Create a Project in IDE

Once I have a working prototype that I’m happy with, I want to generate it as a library so that I can release it to other teams for use in their own data marts. To do this, I will begin by creating a new Scala / SBT project in IntelliJ on my local workstation.

If you’re not familiar with IntelliJ, you can follow these instructions:

  1. Open up IntelliJ and select “Create New Project” and select “SBT” for the Project.
  2. Set the Java SDK and Scala Versions to match your intended Apache Spark environment on Databricks.
  3. Enable “auto-import” to automatically import libraries as you add them to your build file.

A screenshot of the New Project dialog in IntelliJ

  1. To check the Apache Spark Environment on Databricks, spin up a cluster and view the “Environment” tab in the Spark UI:

Screenshot of the Environment tab selected in the Spark UI view on Databricks

  1. IntelliJ will create a new project structure for you and a build.sbt file. Go ahead and open the build.sbt file. It should resemble the following:

Screenshot of the build.sbt file selected in IntelliJ

  1. Next, add your organization to the build file and include the library dependency for Spark SQL. Whenever you include the library dependencies for Spark libraries, be sure to use %provided%. This will not include the dependency in your compiled JAR as it is assumed that Databricks will already have this library on the classpath for you when you attach it to a cluster.Below is an example of how your build.sbt file should now look:
name := "datamart"

version := "1.0"

scalaVersion := "2.11.8"

organization := "com.databricks.blog"

libraryDependencies ++= Seq(
 "org.apache.spark" % "spark-sql_2.11" % "2.0.0" % "provided")

If you need to know how to write the exact string for the libraryDependencies, you can view it from the SBT tab on the project’s Maven Central page. Be sure that you match your Scala build version with the correct version of Spark.

Here is an example for Spark SQL 2.0 on Scala 2.11.

Restructure Prototype Code into Packages

When I built my prototype, I wrote everything in a single notebook to quickly test things.

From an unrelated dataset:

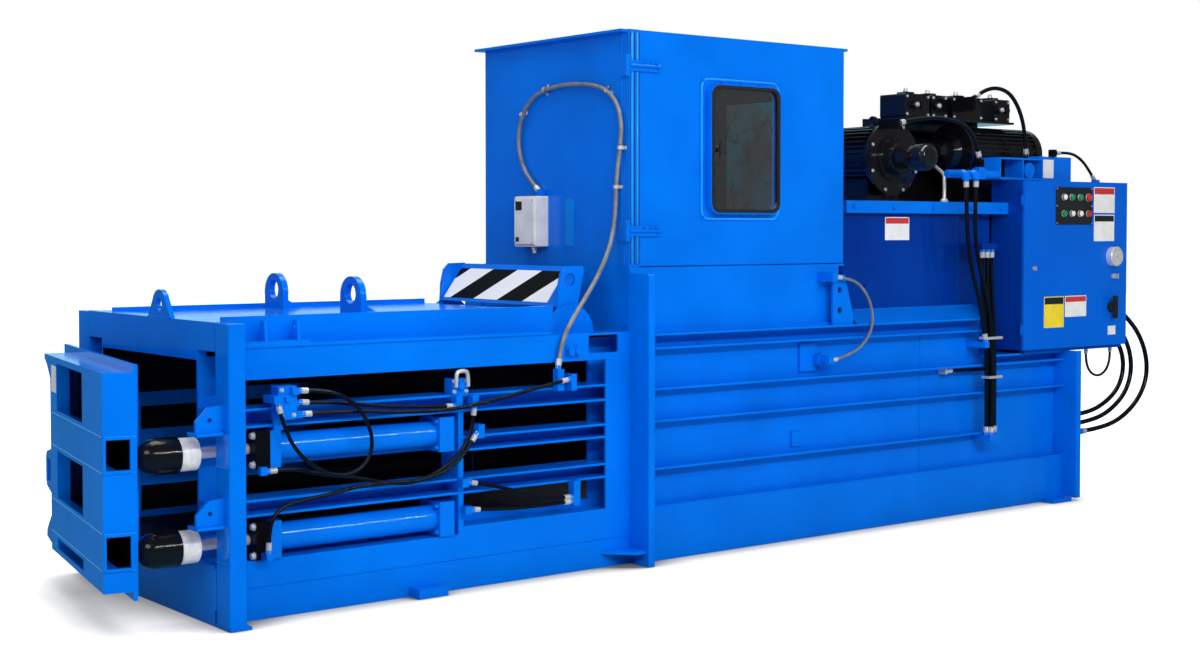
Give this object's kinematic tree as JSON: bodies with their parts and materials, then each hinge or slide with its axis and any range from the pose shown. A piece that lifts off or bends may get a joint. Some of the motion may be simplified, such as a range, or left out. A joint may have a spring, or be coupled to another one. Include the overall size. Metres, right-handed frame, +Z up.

However, before I package this as a library, I will want to modularize the code into separate classes and packages. I created a single class, DateDimension (source code).

Push to Git Repo

Now is a good time to begin pushing my codebase to GitHub to begin tracking the changes. Before you do, you should first create a .gitignore file in the project root folder so that you can exclude user specific files. There are a number of files that IntelliJ will create for your project, which should not be pushed to a Git repo. You can tell git to ignore these files by creating a .gitignore file in the root of your project. Be sure to include the period at the beginning of the filename (example .gitignore file).

Compile and Package Library

After creating my DateDimension class in the source code, I am ready to compile and package my code into a JAR file. If you’re not familiar with SBT, you can do so from the terminal by running the sbt package command from the project root. This will create a JAR file under the ./target folder:

./target/scala-2.11/datamart_2.11-1.0.jar

You can now take this JAR file, create a Library in Databricks with it, attach it to a cluster, import the package into a notebook and start using it. These are a lot of manual steps, so in the next section, I will show you how to automate this.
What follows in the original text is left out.